In a special online supplement for The IET, we outline the environmental and economic reasons why data centre operators should embrace demand side response and battery storage.

“Guide to Data Centre Power Systems” is a special e-publication from by The Institution of Engineering and Technology (IET).

It reflects on the challenges facing the UK data centre industry and the opportunities they present in areas such as power, infrastructure technology, cooling, and sustainability.

Another key focus is demand side response for data centres. We argue that the August power cut impacting a million people across England and Wales should act as a catalyst for action.

Battery storage contributed nearly half (475 MW) of the 1 GW reserve power available to National Grid to bring frequency back into the safe range.

As the country heads into a more distributed, renewables-led energy network, there’s a case that such an example won’t be the exception, it’ll become the norm. Does this mean data centre operators should ditch their ongoing concerns about participating in demand side response?

Debunking The Myth That “DSR Is An Unnecessary Risk”

In theory, data centres should be perfect candidates for demand side response, with their battery-based UPS systems and standby generators.

However, with uptime the overriding concern, too few operators have been willing to get involved.

Using emergency backup for any other purpose is too much of a gamble. The thought seems to be “why compromise system resilience as well as giving up partial control to third-parties, for all too little in return?”.

Does this point of view still stand? For some, there’ll never be any convincing otherwise. But UPS and battery technologies are constantly advancing.

Even though they’re essential parts of any data centre armoury, for much of the time uninterruptible power supplies sit quietly in the background. That makes them an expensive, underutilised asset.

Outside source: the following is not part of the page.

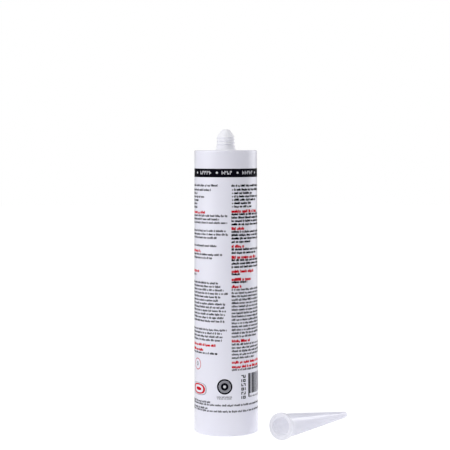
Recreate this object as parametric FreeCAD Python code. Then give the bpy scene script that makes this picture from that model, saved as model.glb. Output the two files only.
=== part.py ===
import FreeCAD, Part
import math
import os

# A cartridge of sealant that stands on its rear rim, with its nozzle taken off and laid beside it.
# Millimetres, +Z up. The origin is on the cartridge's axis, in the plane of its rear rim.
# The front of the cartridge faces -Y.

# cartridge body
body_length = 217.0           # rear rim to the flat shoulder
bore_radius = 22.8            # straight bore that the piston runs in
rear_wall = 2.0               # wall at the rear rim; the outside tapers towards the shoulder
shoulder_wall = 1.2           # wall where it meets the shoulder
lead_in_relief = 0.3          # the rear mouth is this much wider than the bore
lead_in_length = 9.0
head_thickness = 1.6
rim_round = 1.0
shoulder_round = 0.9
head_inner_round = 1.2

# neck, closed at its tip until it is cut
neck_bore_radius = 4.9
neck_wall = 1.45              # between the bore and the core of the thread
neck_base_step = 0.2          # the plain collar below the thread stands this proud of its crest
neck_base_height = 3.4
neck_flare = 2.4              # hollow round where the neck meets the shoulder
neck_core_height = 11.0       # shoulder to the start of the tip cone
neck_core_round = 0.8
neck_mouth_round = 0.5        # where the neck's bore leaves the head
tip_cone_height = 4.9
tip_radius = 2.9
tip_round = 1.6
tip_thickness = 1.3

# coarse thread on the neck
thread_pitch = 2.45
thread_height = 0.65
thread_root_width = 1.75
thread_crest_width = 0.7
thread_sink = 0.35            # how far the ridge's foot is set into the core
thread_top_gap = 0.2          # from the end of the thread to the tip cone
thread_turn = 260.0           # degrees about Z; also keeps the ridge off the seams at +X

# piston
piston_inset = 12.0           # from the rear rim to the piston's skirt
piston_height = 18.0
piston_floor = 1.8
piston_wall = 1.5
piston_floor_round = 1.5
piston_crown_rise = 0.8       # the middle of its face stands this much proud
piston_crown_margin = 8.6     # from the lip to the foot of the crown
piston_crown_slope = 2.0      # width over which the crown rises
lip_clearance = 0.15          # lips to bore
lip_height = 2.2
lip_round = 0.5
skirt_relief = 0.6            # the skirt between the lips is this much smaller than the bore

# sealant fill
fill_clearance = 0.1          # to the walls that hold it
fill_gap = 0.3                # to the piston's face

# nozzle
nozzle_length = 102.0
outlet_radius = 1.35
outlet_wall = 1.0
socket_clearance = 0.3        # socket wall to the crest of the neck's thread
socket_depth = 12.0
socket_step = 0.3             # the shank's bore is this much smaller than the socket
socket_wall = 1.6             # at the mouth
shank_length = 17.0           # mouth to the start of the long cone
shank_wall = 1.45             # where the long cone starts
collar_width = 1.3
collar_length = 2.2
collar_foot = 0.3             # height of the slope behind the collar
shank_round = 2.0

# small edges of the mouldings
edge_round = 0.3

# where the nozzle lies, from the centre of its mouth to the cartridge's rear rim
nozzle_gap_right = 16.0
nozzle_gap_front = 12.6
nozzle_heading = 57.0         # degrees from +X towards +Y, mouth to tip

past = 1.0                    # how far a cutting shape runs past the face that it opens

rear_radius = bore_radius + rear_wall
shoulder_radius = bore_radius + shoulder_wall
lead_in_radius = bore_radius + lead_in_relief
neck_core_radius = neck_bore_radius + neck_wall
thread_crest_radius = neck_core_radius + thread_height
neck_base_radius = thread_crest_radius + neck_base_step
neck_base_top = body_length + neck_base_height
neck_core_top = body_length + neck_core_height
tip_top = neck_core_top + tip_cone_height
thread_bottom = neck_base_top - thread_root_width / 2
thread_top = neck_core_top - thread_top_gap
head_underside = body_length - head_thickness
piston_top = piston_inset + piston_height
crown_top = piston_top + piston_crown_rise
fill_bottom = crown_top + fill_gap
fill_top = head_underside - fill_clearance
piston_travel = head_underside - fill_gap - crown_top
socket_radius = thread_crest_radius + socket_clearance
shank_bore_radius = socket_radius - socket_step
nozzle_root_radius = socket_radius + socket_wall
collar_radius = nozzle_root_radius + collar_width
shank_radius = shank_bore_radius + shank_wall
nozzle_tip_radius = outlet_radius + outlet_wall
nozzle_x = rear_radius + nozzle_gap_right
nozzle_y = -rear_radius - nozzle_gap_front


def rounded_profile(corners):
    """Closed face in the XZ plane from corners (radius, height, round), each rounded by an arc."""
    count = len(corners)
    points = [FreeCAD.Vector(r, 0, z) for r, z, _ in corners]
    edges = []
    cursor = None
    first_start = None
    for i in range(count):
        here = points[i]
        before = points[i - 1]
        after = points[(i + 1) % count]
        size = corners[i][2]
        start = here
        end = here
        if size > 0:
            to_before = (before - here).normalize()
            to_after = (after - here).normalize()
            half = to_before.getAngle(to_after) / 2
            reach = min(size / math.tan(half), 0.49 * (before - here).Length, 0.49 * (after - here).Length)
            radius = reach * math.tan(half)
            start = here + to_before * reach
            end = here + to_after * reach
            inward = (to_before + to_after).normalize()
            middle = here + inward * (radius / math.sin(half) - radius)
        if cursor is None:
            first_start = start
        else:
            edges.append(Part.LineSegment(cursor, start).toShape())
        if size > 0:
            edges.append(Part.Arc(start, middle, end).toShape())
        cursor = end
    edges.append(Part.LineSegment(cursor, first_start).toShape())
    return Part.Face(Part.Wire(edges))


def turned(corners):
    """Solid of revolution about Z."""
    face = rounded_profile(corners)
    return face.revolve(FreeCAD.Vector(0, 0, 0), FreeCAD.Vector(0, 0, 1), 360)


def neck_thread():
    """One helical ridge, cut level at both ends, so that its last turn runs out into the core."""
    foot_radius = neck_core_radius - thread_sink
    height = thread_top - thread_bottom + 2 * thread_pitch
    corners = [
        (foot_radius, -thread_root_width / 2),
        (thread_crest_radius, -thread_crest_width / 2),
        (thread_crest_radius, thread_crest_width / 2),
        (foot_radius, thread_root_width / 2),
    ]
    outline = Part.makePolygon([FreeCAD.Vector(r, 0, z) for r, z in corners + corners[:1]])
    helix = Part.makeHelix(thread_pitch, height, foot_radius)
    ridge = Part.Wire(helix.Edges).makePipeShell([outline], True, True)
    ridge.translate(FreeCAD.Vector(0, 0, thread_bottom - thread_pitch))
    ridge.rotate(FreeCAD.Vector(0, 0, 0), FreeCAD.Vector(0, 0, 1), thread_turn)
    floor = FreeCAD.Vector(0, 0, thread_bottom)
    room = Part.makeCylinder(2 * thread_crest_radius, thread_top - thread_bottom, floor)
    return ridge.common(room)


def make_cartridge():
    """Wall, head and neck are one moulding, open at the rear and closed at the tip."""
    outside = turned([
        (0, 0, 0),
        (rear_radius, 0, rim_round),
        (shoulder_radius, body_length, shoulder_round),
        (neck_base_radius, body_length, neck_flare),
        (neck_base_radius, neck_base_top, edge_round),
        (neck_core_radius, neck_base_top, edge_round),
        (neck_core_radius, neck_core_top, neck_core_round),
        (tip_radius, tip_top, tip_round),
        (0, tip_top, 0),
    ])
    inside = turned([
        (0, -past, 0),
        (lead_in_radius, -past, 0),
        (lead_in_radius, lead_in_length, 0),
        (bore_radius, lead_in_length + lead_in_relief, 0),
        (bore_radius, head_underside, head_inner_round),
        (neck_bore_radius, head_underside, neck_mouth_round),
        (neck_bore_radius, neck_core_top - tip_thickness, 0),
        (tip_radius - tip_thickness, tip_top - tip_thickness, 0),
        (0, tip_top - tip_thickness, 0),
    ])
    return outside.fuse(neck_thread()).cut(inside).removeSplitter().Solids[0]


def make_piston():
    """A cup, open to the rear, whose two lips run on the bore."""
    lip_radius = bore_radius - lip_clearance
    skirt_radius = bore_radius - skirt_relief
    inner_radius = skirt_radius - piston_wall
    crown_foot = lip_radius - piston_crown_margin
    return turned([
        (lip_radius, piston_inset, edge_round),
        (lip_radius, piston_inset + lip_height, lip_round),
        (skirt_radius, piston_inset + lip_height, 0),
        (skirt_radius, piston_top - lip_height, 0),
        (lip_radius, piston_top - lip_height, lip_round),
        (lip_radius, piston_top, lip_round),
        (crown_foot, piston_top, piston_crown_slope),
        (crown_foot - piston_crown_slope, crown_top, piston_crown_slope),
        (0, crown_top, 0),
        (0, piston_top - piston_floor, 0),
        (inner_radius, piston_top - piston_floor, piston_floor_round),
        (inner_radius, piston_inset, edge_round),
    ])


def make_sealant():
    """Everything between the piston's face and the closed neck."""
    fill_radius = bore_radius - fill_clearance
    stub_radius = neck_bore_radius - fill_clearance
    stub_top = neck_core_top - tip_thickness - fill_clearance
    return turned([
        (0, fill_bottom, 0),
        (fill_radius, fill_bottom, 0),
        (fill_radius, fill_top, head_inner_round),
        (stub_radius, fill_top, 0),
        (stub_radius, stub_top, 0),
        (0, stub_top, 0),
    ])


def make_nozzle():
    """A hollow cone with a collar and a socket for the neck, mouth at the origin, tip up +Z."""
    outside = turned([
        (0, 0, 0),
        (collar_radius, 0, edge_round),
        (collar_radius, collar_length, edge_round),
        (nozzle_root_radius, collar_length + collar_foot, edge_round),
        (shank_radius, shank_length, shank_round),
        (nozzle_tip_radius, nozzle_length, edge_round),
        (0, nozzle_length, 0),
    ])
    narrowing = (shank_bore_radius - outlet_radius) / (nozzle_length - shank_length)
    inside = turned([
        (0, -past, 0),
        (socket_radius, -past, 0),
        (socket_radius, socket_depth, 0),
        (shank_bore_radius, socket_depth + socket_step, 0),
        (shank_bore_radius, shank_length, shank_round),
        (outlet_radius - narrowing * past, nozzle_length + past, 0),
        (0, nozzle_length + past, 0),
    ])
    return outside.cut(inside).Solids[0]


def laid_down(nozzle):
    """Rest the nozzle on its collar and tip at the place and heading it has on the floor."""
    slope = math.degrees(math.atan2(collar_radius - nozzle_tip_radius, nozzle_length - collar_length))
    turn_over = FreeCAD.Rotation(FreeCAD.Vector(0, 1, 0), 90 + slope)
    head_round = FreeCAD.Rotation(FreeCAD.Vector(0, 0, 1), nozzle_heading)
    laid = nozzle.copy()
    laid.Placement = FreeCAD.Placement(FreeCAD.Vector(nozzle_x, nozzle_y, 0), head_round.multiply(turn_over))
    laid.translate(FreeCAD.Vector(0, 0, -laid.optimalBoundingBox().ZMin))
    return laid


os.makedirs("parts", exist_ok=True)
nodes = {
    "cartridge": make_cartridge(),
    "piston": make_piston(),
    "sealant": make_sealant(),
    "nozzle": laid_down(make_nozzle()),
}
for name, shape in nodes.items():
    shape.exportStep("parts/" + name + ".step")
    print(name, shape.ShapeType, len(shape.Solids), shape.isValid(), round(shape.Volume / 1000, 3), "ml")
print("piston travel", round(piston_travel, 3))
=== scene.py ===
import bpy
import math
import numpy as np
from mathutils import Matrix, Vector


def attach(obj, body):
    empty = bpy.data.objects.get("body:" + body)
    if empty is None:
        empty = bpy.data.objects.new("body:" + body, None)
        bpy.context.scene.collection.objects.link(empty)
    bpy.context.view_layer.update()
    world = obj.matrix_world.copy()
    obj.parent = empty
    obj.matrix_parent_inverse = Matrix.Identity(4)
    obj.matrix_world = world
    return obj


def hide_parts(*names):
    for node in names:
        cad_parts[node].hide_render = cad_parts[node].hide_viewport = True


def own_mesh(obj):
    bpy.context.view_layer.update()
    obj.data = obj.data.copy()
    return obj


# A white sealant cartridge standing on its rear rim, with its clear nozzle lying beside it.
# Everything is worked out in millimetres and angles; mm turns it into Blender's metres.
# Angles round the tube are counted in degrees from its front (-Y) towards its right (+X).

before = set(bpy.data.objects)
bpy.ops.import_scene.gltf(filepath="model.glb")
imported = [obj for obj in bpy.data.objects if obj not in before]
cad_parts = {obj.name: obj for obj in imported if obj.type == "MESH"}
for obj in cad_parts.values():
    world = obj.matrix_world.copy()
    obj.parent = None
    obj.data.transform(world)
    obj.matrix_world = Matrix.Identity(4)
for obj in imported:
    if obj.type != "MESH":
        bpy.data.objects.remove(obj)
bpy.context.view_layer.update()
mm = 0.001
dice = np.random.default_rng(41)
print("frame loaded:", sorted(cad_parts))


# Shader tools

class Wire:
    # one output in a node tree; Python's operators on it add Math nodes
    def __init__(self, graph, socket):
        self.graph = graph
        self.socket = socket

    def __add__(self, other):
        return self.graph.math("ADD", self, other)

    def __radd__(self, other):
        return self.graph.math("ADD", other, self)

    def __sub__(self, other):
        return self.graph.math("SUBTRACT", self, other)

    def __rsub__(self, other):
        return self.graph.math("SUBTRACT", other, self)

    def __mul__(self, other):
        return self.graph.math("MULTIPLY", self, other)

    def __rmul__(self, other):
        return self.graph.math("MULTIPLY", other, self)


class Graph:
    # the node tree of a material, or of the world
    def __init__(self, owner):
        owner.use_nodes = True
        self.owner = owner
        self.tree = owner.node_tree
        self.tree.nodes.clear()

    def node(self, kind, settings=None, sockets=None, output=0):
        # adds any node: its settings first, then the values or links of its sockets
        made = self.tree.nodes.new("ShaderNode" + kind)
        for key, value in (settings or {}).items():
            setattr(made, key, value)
        for key, value in (sockets or {}).items():
            if isinstance(value, Wire):
                self.tree.links.new(value.socket, made.inputs[key])
            else:
                made.inputs[key].default_value = value
        if len(made.outputs) == 0:
            return None
        return Wire(self, made.outputs[output])

    def math(self, operation, a, b, clamp=False):
        return self.node("Math", {"operation": operation, "use_clamp": clamp}, {0: a, 1: b})

    def blend(self, share, a, b):
        # colours a and b mixed by share
        return self.node("Mix", {"data_type": "RGBA"}, {0: share, 6: a, 7: b}, output=2)

    def noise(self, where, scale, detail):
        return self.node("TexNoise", {}, {"Vector": where, "Scale": scale, "Detail": detail})

    def stretched(self, x, y, z):
        # Object coordinates stretched by a Mapping node
        spot = self.node("TexCoord", output=3)
        return self.node("Mapping", {}, {"Vector": spot, "Scale": (x, y, z)})

    def bump(self, height, distance, strength, under=None):
        sockets = {"Height": height, "Distance": distance, "Strength": strength}
        if under is not None:
            sockets["Normal"] = under
        return self.node("Bump", {}, sockets)

    def mark(self, name):
        # a number that the piece's own mesh carries at each point
        return self.node("Attribute", {"attribute_name": name}, output="Fac")

    def ray(self, kind):
        # 1 for light paths of one kind, such as Camera or Glossy, and 0 for the others
        return self.node("LightPath", output="Is " + kind + " Ray")

    def finish(self, shade):
        self.node("OutputMaterial", {}, {"Surface": shade})
        return self.owner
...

Smart grid ready UPS systems turn themselves into “virtual power plants” capable of storing and feeding power back into the network… without actually compromising on system resilience.

Riello UPS And RWE Rethinking The Role Of A UPS

As evidence, we share the example of our ongoing work with energy company RWE, through its RWE Supply & Trading division.

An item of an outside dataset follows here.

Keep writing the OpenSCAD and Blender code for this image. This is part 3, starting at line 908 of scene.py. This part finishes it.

We’re piloting a smart grid-ready solution using a custom-designed UPS capable of DSR thanks to a special rectifier that enables bi-directional flows of electricity to and from the grid. This UPS is complemented by premium batteries and RWE’s sophisticated monitoring and communications software.

Think back to that major stumbling block preventing data centres from participating in DSR. That it undermines system resilience.

But lead-acid batteries traditionally used in a UPS are extremely difficult to monitor without expensive battery management systems. You can’t be sure of the exact condition of each cell, so can you be certain that they’ll work when you need them too? That doesn’t sound hugely reliable.

On the flip side, sophisticated 24-7 battery monitoring is a must with premium lead-acid or lithium-ion batteries.

This constant monitoring encourages preventive maintenance so that any cells showing signs of weakening can be quickly replaced – enhancing rather than diminishing system reliability.

Powering Into The Future

According to National Grid figures, around 500 MW of battery storage has come online in the last year. It’s predicted UK battery storage could top 8 GW by the end of 2021, enough electricity to power six million homes.

Data centres are some of the country’s biggest energy users. DSR gives them a means of acknowledging this responsibility and helping to secure society’s energy supplies in the years and decades to come.